Migraine
One of the foundations of migraine treatment is the identification and avoidance of migraine triggers ― the individual-specific factors that initiate migraine attacks. Paradoxically, there is no test for migraine triggers, and it is virtually impossible to identify a patient’s migraine triggers using available techniques. This undermines and significantly complicates patient care.
Identifying individual-specific migraine triggers is difficult because the triggers are complicated. Instead of a simple cause-and-effect relationship (such as, drink a cup of coffee at breakfast and have a migraine in the afternoon), groups of migraine triggers interact over days. For example, suppose you ate a particular food three days ago, a low-pressure weather system passed through last night, you had a stressful morning, and you experienced a migraine in the afternoon. Given the millions of potential combinations, finding the individual-specific factors was not possible — until now.

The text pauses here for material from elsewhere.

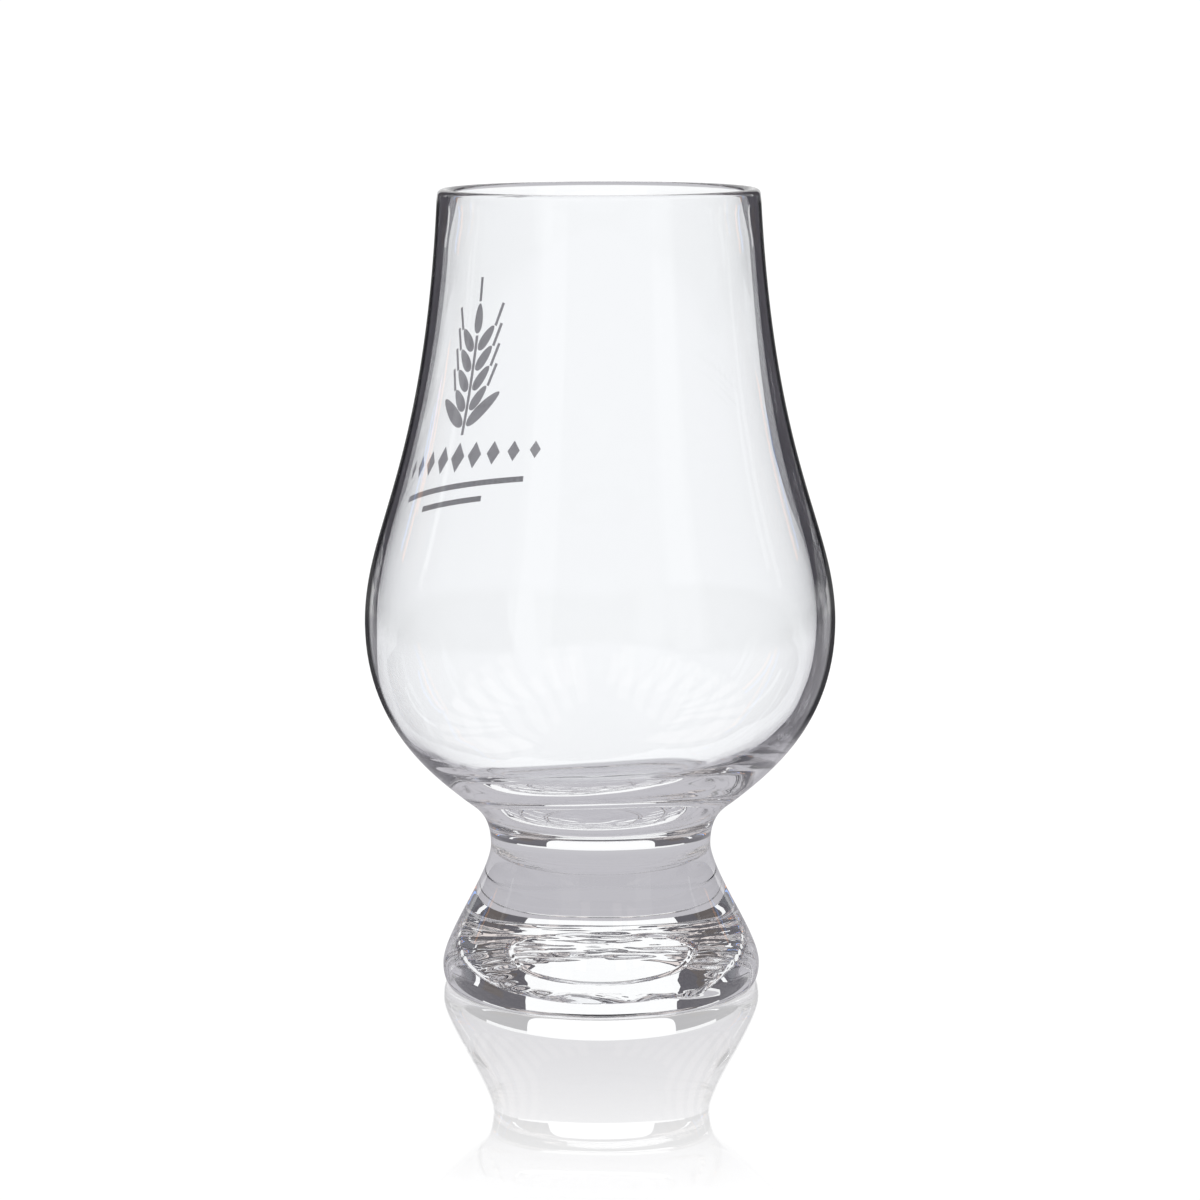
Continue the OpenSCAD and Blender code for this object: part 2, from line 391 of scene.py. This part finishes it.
def wave_underside(p):
    """Up and down: a fine hammered skin, the streaks and the lower smooth patch."""
    r = math.hypot(p.x, p.y)
    off = p - smooth_middle
    patch = math.hypot(off.x / smooth_half.x, off.y / smooth_half.y)
    inside, limit = streak_ends(p, r)
    streaked = ease(patch, *streaks_start) * inside * limit
    hammered = 1 - ease(r, streak_outer - hammer_fade, streak_outer)
    drop = smooth_drop * (1 - ease(patch, *drop_ends))
    skin = hammer_wave * hammered * waves(p, hammer_length)
    return Vector((0, 0, skin + streak_wave * streaked * streaks(p) - drop))


print("smooth patch:", 2 * smooth_half.x, "by", 2 * smooth_half.y, "mm,", smooth_drop, "mm lower")

# %% [markdown]
# ## Moving the corners
# Each corner goes by the function of its own surface. The corners on the axis stay, so that the
# poles stay closed, and so does the ring underneath, because the glass stands flat on it.

# %% Move the corners
axis_gap = 0.01
ring_top = 0.3

largest = [0.0, 0.0, 0.0]
for corner in glass_mesh.verts:
    place = corner.co / MM
    kind = corner[surface]
    if math.hypot(place.x, place.y) < axis_gap or (kind == UNDERSIDE and place.z <= ring_top):
        continue
    move = (wave_outside, wave_cavity, wave_underside)[kind](place)
    corner.co += move * MM
    largest[kind] = max(largest[kind], move.length)
bmesh.ops.recalc_face_normals(glass_mesh, faces=glass_mesh.faces)
print("largest moves outside, in the cavity and underneath, in mm:", [round(m, 2) for m in largest])
volume = glass_mesh.calc_volume() / (10 * MM) ** 3
print("glass:", len(glass_mesh.faces), "faces, volume", round(volume, 1), "ml")

# %% [markdown]
# ## One piece with three finishes
# The number on the corners now becomes the number of the finish on each face. A face that touches
# the outside counts as outside. The finished piece stands in for the bowl and the foot of the frame.

# %% Make the mesh a piece
def finish_piece(name, mesh, smooth=True):
    data = bpy.data.meshes.new(name)
    mesh.to_mesh(data)
    mesh.free()
    for face in data.polygons:
        face.use_smooth = smooth
    piece = bpy.data.objects.new(name, data)
    bpy.context.collection.objects.link(piece)
    return piece


for face in glass_mesh.faces:
    kinds = {corner[surface] for corner in face.verts}
    face.material_index = OUTSIDE if OUTSIDE in kinds else max(kinds)
glass = finish_piece("blown_glass", glass_mesh)
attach(glass, "root")
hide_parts("bowl", "foot")
print("piece:", glass.name, "with", len(glass.data.polygons), "faces")

# %% [markdown]
# ## Materials
# Two finishes: clear crystal glass, and grey enamel that is printed and fired on it. Clear glass has
# no colour of its own to speak of. What draws it is the dark of the studio, which the wall bends
# into a line along each edge where it is seen side on, and painted shade in the glass deepens it.

# %% Helpers for materials
def linear(hex_colour):
    """sRGB hex to the linear colour that shaders work in."""
    parts = [int(hex_colour[i:i + 2], 16) / 255 for i in (1, 3, 5)]
    return [p / 12.92 if p <= 0.04045 else ((p + 0.055) / 1.055) ** 2.4 for p in parts] + [1.0]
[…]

In a clinical trial at one of the leading headache institutes in the country, TSI successfully identified migraine triggers for the first time (including known and, to TSI’s knowledge, previously unreported migraine triggers), thereby solving this difficult problem and fulfilling a long-standing need in the existing practice of medicine. By avoiding their migraine triggers, patients can significantly reduce the frequency, severity and duration of their headaches, and get their lives back. Moreover, the dataset associated with this service will allow existing therapies to be targeted to specific patients, which will allow physicians to provide patients with more precise and effective therapies.
By identifying individual-specific migraine triggers, TSI’s service can also help physicians change the practice of medicine. For example, through aggressive diagnosis and treatment, the pattern of migraine can be disrupted early in life, thereby preventing children and adolescents with migraine from becoming adults with chronic headaches.